U.S. and Canadian scientists, seeking the answers to these questions, discovered the butterflies' winter refuge here only 16 years ago. But for Jose Reyes, who was born in this mountain hamlet, it was not really a discovery. He has watched the butterflies come and go for most of his 58 years.
The butterflies that sparkle in the sunlight for almost half the year in a silent display of beauty have transformed Reyes' life and that of El Rosario's several hundred other inhabitants.
Once settled in for the winter, he told a visitor, the butterflies spend their nights huddled on the branches of fir-like trees called oyamel locally. The trees, native to this region only, are called abies religiosos scientifically, because their boughs were used in pre-Columbian worship.
The butterflies begin to stir with the first light of dawn, Reyes said. Breaking away from the security and comfort of their colonies, they dart into sunbeams that filter through the branches and ride them down toward the plateau to drink in the creekbed and feed on the violet flowers of milkweed.
Researchers have told Reyes the milkweed honey contains a substance that, once in the butterflies' system, protects them from predatory birds. Any bird that eats a monarch butterfly vomits it back up, they have found.
The central government's Secretariat of Urban Development and Ecology has declared the butterflies' winter grounds a natural preserve, barring Reyes and other villagers from logging in the forests where they live.

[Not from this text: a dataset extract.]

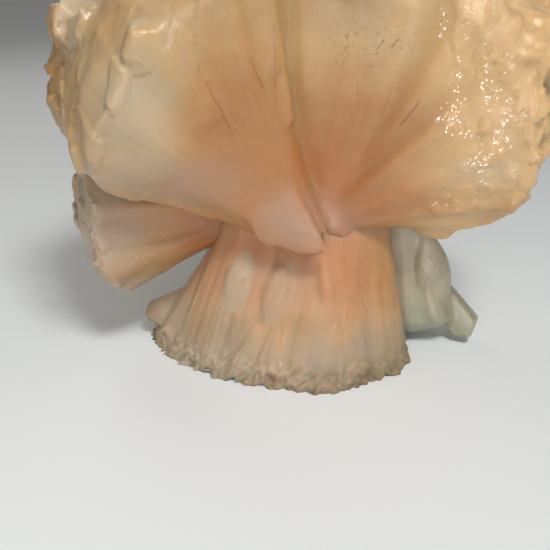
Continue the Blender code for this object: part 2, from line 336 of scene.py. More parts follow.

In return, the villagers have been blessed with a growing stream of visitors who marvel at the butterflies. A string of food shops has sprung up in El Rosario. Two parking lots and a camping site have been prepared nearby. Villagers have cut steps into the steep slopes to enable city folk to make the climb. Most important, a pay shack has been erected where each visitor is charged $3.45.
Mayor Jose Arismendi of the town of Angangueo, just down the mountainside, said up to 1.5 million visitors a year pass through to see the spectacle.
Arismendi said Angangueo's 11,000 inhabitants have made plans to improve the dirt road up to El Rosario to facilitate visits. The town's only hotel, the 30-room Don Bruno Monarca, has been augmented by 80 guest rooms in local homes, he added, in an effort to boost the area's sagging economy. Until recently, the area had depended on silver mining.
Some scientists and nature lovers have expressed fears that expanded tourism will spoil the beauty and eventually drive out the butterflies. To prevent this, the Secretariat of Urban Development and Ecology has restricted visits to some of the sites, allowing in only scientists with permits. Its officials also have impressed on residents the need to preserve the natural setting necessary for the butterflies' annual stay.